EXERCISE OBJECTIVE: Copy, in full, each line of the material that holds the word "model".
%%
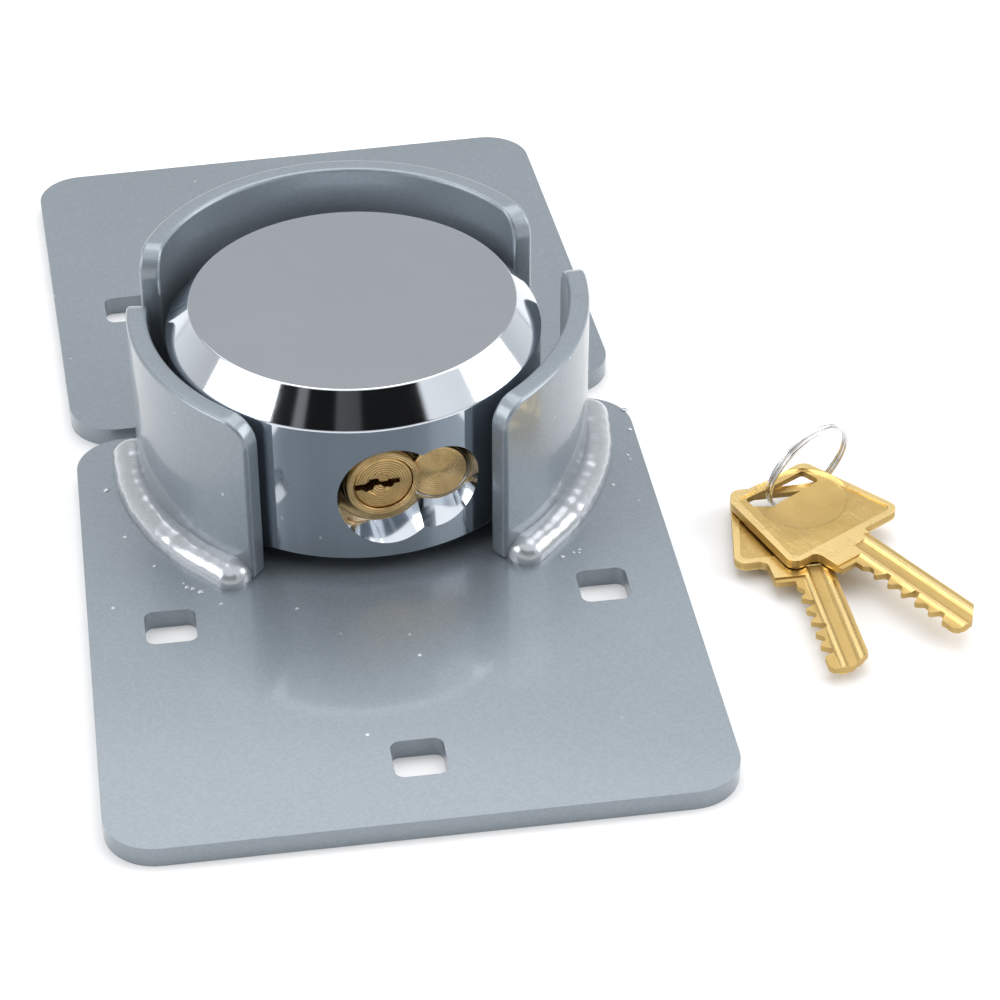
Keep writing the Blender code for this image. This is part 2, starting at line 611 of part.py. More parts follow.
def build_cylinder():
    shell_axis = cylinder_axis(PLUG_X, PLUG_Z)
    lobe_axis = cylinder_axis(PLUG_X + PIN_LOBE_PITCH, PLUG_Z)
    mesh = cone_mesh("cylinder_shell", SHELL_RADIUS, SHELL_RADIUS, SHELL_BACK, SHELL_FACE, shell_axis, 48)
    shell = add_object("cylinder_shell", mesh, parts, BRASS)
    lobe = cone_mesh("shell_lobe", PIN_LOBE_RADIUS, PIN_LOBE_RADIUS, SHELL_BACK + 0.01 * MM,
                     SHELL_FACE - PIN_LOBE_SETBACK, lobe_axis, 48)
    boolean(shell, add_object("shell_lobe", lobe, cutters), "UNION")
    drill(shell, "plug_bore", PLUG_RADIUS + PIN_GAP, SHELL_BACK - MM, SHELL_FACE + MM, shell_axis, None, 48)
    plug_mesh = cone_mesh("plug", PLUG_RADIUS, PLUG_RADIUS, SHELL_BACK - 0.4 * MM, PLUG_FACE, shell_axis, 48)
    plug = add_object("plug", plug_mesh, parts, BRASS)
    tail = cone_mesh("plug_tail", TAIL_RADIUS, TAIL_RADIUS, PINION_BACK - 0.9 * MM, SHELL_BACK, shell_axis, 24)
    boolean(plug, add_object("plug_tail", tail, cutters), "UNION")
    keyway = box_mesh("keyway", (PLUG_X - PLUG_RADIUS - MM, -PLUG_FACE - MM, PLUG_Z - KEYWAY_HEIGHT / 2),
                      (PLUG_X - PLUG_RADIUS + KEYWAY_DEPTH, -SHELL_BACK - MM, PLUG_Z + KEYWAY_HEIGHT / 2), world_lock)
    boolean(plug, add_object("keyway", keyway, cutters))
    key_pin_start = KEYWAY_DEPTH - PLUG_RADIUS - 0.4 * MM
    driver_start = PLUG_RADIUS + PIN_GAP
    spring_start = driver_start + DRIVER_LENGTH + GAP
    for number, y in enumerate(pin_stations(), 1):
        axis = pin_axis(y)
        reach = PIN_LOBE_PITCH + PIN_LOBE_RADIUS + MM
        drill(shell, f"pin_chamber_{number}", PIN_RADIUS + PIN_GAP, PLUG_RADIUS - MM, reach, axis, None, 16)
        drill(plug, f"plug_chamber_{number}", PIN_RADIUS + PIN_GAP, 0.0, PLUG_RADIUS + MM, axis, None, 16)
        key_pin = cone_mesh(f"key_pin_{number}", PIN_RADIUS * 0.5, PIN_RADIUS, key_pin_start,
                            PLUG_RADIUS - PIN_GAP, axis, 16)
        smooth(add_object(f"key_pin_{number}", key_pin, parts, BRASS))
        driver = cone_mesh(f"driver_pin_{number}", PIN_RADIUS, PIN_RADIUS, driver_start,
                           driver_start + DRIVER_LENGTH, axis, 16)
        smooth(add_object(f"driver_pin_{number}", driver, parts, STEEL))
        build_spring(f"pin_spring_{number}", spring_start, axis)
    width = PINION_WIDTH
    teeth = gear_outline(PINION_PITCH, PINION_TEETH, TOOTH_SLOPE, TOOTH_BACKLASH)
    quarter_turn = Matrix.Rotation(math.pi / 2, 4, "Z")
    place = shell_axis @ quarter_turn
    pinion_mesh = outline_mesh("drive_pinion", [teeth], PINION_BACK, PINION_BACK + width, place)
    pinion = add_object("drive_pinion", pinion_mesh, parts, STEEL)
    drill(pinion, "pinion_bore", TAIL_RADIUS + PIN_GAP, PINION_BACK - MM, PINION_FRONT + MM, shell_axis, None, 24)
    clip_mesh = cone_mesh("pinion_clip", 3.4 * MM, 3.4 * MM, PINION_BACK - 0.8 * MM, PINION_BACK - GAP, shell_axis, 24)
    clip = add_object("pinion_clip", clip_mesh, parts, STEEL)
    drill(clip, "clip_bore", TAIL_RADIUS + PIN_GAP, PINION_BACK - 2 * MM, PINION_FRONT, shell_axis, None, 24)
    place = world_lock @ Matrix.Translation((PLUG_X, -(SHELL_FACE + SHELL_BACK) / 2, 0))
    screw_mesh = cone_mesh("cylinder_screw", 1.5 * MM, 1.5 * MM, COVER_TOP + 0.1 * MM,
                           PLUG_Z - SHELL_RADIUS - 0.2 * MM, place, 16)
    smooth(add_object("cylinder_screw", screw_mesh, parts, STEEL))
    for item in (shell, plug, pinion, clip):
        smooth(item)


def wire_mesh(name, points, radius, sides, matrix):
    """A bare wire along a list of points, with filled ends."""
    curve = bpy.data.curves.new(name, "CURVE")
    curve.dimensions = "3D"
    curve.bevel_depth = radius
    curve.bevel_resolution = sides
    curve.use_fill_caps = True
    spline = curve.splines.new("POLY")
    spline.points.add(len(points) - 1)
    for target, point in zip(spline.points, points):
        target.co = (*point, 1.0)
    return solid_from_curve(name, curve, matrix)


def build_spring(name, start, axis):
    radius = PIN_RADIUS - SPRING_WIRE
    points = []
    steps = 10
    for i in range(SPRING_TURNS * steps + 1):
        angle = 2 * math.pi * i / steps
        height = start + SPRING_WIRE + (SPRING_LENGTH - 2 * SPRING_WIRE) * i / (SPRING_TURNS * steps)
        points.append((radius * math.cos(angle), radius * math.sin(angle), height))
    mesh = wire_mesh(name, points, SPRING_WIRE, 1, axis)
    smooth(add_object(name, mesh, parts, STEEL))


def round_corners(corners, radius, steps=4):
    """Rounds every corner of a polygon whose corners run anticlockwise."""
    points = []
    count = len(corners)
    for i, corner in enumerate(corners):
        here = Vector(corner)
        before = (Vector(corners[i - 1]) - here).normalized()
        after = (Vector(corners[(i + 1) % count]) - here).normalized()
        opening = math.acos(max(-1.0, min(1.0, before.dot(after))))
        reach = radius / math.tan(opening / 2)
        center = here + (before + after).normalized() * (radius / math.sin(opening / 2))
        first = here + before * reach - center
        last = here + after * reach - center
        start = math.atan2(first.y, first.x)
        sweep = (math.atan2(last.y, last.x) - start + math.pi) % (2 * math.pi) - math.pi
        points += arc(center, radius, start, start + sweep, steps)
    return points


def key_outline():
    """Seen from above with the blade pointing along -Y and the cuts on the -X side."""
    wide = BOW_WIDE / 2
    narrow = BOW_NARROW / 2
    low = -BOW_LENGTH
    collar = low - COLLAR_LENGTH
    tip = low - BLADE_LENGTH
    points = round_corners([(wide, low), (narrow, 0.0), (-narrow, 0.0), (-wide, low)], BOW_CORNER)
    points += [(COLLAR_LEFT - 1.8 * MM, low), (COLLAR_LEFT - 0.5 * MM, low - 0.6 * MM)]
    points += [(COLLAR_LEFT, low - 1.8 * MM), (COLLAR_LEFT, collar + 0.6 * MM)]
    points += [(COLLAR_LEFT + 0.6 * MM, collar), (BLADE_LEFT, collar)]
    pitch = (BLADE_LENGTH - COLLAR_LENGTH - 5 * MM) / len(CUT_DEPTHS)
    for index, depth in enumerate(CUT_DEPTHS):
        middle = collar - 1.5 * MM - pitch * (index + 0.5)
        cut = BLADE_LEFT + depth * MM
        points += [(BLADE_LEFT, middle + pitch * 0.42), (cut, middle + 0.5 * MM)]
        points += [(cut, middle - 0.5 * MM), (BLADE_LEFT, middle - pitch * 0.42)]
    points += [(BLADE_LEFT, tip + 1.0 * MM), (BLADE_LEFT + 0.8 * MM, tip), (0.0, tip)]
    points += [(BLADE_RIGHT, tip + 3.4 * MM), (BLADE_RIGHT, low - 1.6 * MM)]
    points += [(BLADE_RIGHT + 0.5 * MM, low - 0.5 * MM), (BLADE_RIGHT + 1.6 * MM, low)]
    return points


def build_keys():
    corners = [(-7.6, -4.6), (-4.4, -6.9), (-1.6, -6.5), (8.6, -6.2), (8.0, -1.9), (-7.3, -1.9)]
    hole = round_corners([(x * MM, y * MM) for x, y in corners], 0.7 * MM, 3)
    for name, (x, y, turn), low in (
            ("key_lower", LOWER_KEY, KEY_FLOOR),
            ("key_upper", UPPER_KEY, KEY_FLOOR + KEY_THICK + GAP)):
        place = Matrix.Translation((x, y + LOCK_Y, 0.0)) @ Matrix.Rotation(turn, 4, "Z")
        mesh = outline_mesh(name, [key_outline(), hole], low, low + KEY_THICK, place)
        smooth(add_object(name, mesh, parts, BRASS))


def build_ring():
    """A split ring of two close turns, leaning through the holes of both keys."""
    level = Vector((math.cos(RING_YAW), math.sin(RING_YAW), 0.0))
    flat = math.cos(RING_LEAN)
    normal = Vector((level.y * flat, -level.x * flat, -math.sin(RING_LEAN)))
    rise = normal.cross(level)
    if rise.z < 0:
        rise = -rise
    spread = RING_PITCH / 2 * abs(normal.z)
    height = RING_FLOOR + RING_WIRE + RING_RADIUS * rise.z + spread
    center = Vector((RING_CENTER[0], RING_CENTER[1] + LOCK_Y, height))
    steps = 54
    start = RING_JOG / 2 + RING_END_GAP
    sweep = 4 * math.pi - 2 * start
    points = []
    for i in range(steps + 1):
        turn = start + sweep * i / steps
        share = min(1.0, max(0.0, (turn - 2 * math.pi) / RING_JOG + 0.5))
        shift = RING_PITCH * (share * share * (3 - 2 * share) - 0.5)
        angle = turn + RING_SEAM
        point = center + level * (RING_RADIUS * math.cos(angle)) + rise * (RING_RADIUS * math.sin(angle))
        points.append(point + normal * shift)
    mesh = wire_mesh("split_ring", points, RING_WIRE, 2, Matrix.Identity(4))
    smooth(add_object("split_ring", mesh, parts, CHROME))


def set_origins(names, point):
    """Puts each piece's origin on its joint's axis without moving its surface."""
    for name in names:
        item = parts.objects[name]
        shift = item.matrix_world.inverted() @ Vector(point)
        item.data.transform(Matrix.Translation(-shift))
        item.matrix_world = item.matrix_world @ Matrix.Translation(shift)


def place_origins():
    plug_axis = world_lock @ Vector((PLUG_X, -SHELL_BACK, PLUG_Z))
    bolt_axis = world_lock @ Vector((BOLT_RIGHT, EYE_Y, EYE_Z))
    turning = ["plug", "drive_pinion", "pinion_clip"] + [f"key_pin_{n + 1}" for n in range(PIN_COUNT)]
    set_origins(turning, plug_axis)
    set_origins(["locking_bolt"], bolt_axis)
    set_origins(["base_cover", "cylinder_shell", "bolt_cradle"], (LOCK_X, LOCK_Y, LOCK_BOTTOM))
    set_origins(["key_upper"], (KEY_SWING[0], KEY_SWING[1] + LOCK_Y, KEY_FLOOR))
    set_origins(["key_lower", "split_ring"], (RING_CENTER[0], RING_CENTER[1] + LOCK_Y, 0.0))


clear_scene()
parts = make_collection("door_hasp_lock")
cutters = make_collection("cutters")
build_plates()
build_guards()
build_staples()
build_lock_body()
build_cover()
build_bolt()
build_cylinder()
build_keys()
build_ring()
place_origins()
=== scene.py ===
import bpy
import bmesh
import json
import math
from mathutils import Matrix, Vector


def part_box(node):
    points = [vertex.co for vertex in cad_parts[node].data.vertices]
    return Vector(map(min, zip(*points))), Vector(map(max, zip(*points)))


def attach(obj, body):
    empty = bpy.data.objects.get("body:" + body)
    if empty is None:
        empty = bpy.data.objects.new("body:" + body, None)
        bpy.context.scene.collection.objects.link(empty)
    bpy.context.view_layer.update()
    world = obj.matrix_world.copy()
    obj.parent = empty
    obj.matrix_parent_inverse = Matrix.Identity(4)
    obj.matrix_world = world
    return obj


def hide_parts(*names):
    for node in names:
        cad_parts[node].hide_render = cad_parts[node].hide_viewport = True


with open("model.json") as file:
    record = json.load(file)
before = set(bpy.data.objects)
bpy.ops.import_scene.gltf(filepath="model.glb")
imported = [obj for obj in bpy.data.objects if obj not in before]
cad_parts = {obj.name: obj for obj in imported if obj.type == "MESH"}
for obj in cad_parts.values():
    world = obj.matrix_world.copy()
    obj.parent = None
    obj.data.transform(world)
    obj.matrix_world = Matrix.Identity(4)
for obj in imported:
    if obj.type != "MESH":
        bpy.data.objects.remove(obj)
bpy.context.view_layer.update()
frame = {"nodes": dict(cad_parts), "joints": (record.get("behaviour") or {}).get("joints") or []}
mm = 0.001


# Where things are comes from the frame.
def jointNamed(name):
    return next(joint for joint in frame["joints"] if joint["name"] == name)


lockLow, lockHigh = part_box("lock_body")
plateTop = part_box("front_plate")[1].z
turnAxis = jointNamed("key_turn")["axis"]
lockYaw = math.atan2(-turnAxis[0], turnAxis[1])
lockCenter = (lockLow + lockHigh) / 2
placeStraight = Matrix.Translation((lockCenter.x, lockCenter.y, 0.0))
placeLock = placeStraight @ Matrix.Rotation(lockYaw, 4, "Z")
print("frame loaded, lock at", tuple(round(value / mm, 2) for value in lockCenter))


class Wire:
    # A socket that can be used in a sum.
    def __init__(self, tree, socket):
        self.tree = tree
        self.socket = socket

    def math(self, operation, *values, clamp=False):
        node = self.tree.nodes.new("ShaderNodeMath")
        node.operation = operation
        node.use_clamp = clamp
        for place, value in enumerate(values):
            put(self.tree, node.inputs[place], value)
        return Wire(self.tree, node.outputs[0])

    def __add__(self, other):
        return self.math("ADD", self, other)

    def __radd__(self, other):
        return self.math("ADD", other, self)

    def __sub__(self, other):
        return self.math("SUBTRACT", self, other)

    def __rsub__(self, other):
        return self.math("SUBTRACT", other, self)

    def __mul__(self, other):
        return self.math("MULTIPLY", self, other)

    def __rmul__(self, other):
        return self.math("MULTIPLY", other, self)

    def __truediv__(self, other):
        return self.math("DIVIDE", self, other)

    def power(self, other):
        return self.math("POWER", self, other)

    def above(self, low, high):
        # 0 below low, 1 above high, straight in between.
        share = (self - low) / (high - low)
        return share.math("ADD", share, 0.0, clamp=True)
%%
OUTPUT BELOW:
with open("model.json") as file:
bpy.ops.import_scene.gltf(filepath="model.glb")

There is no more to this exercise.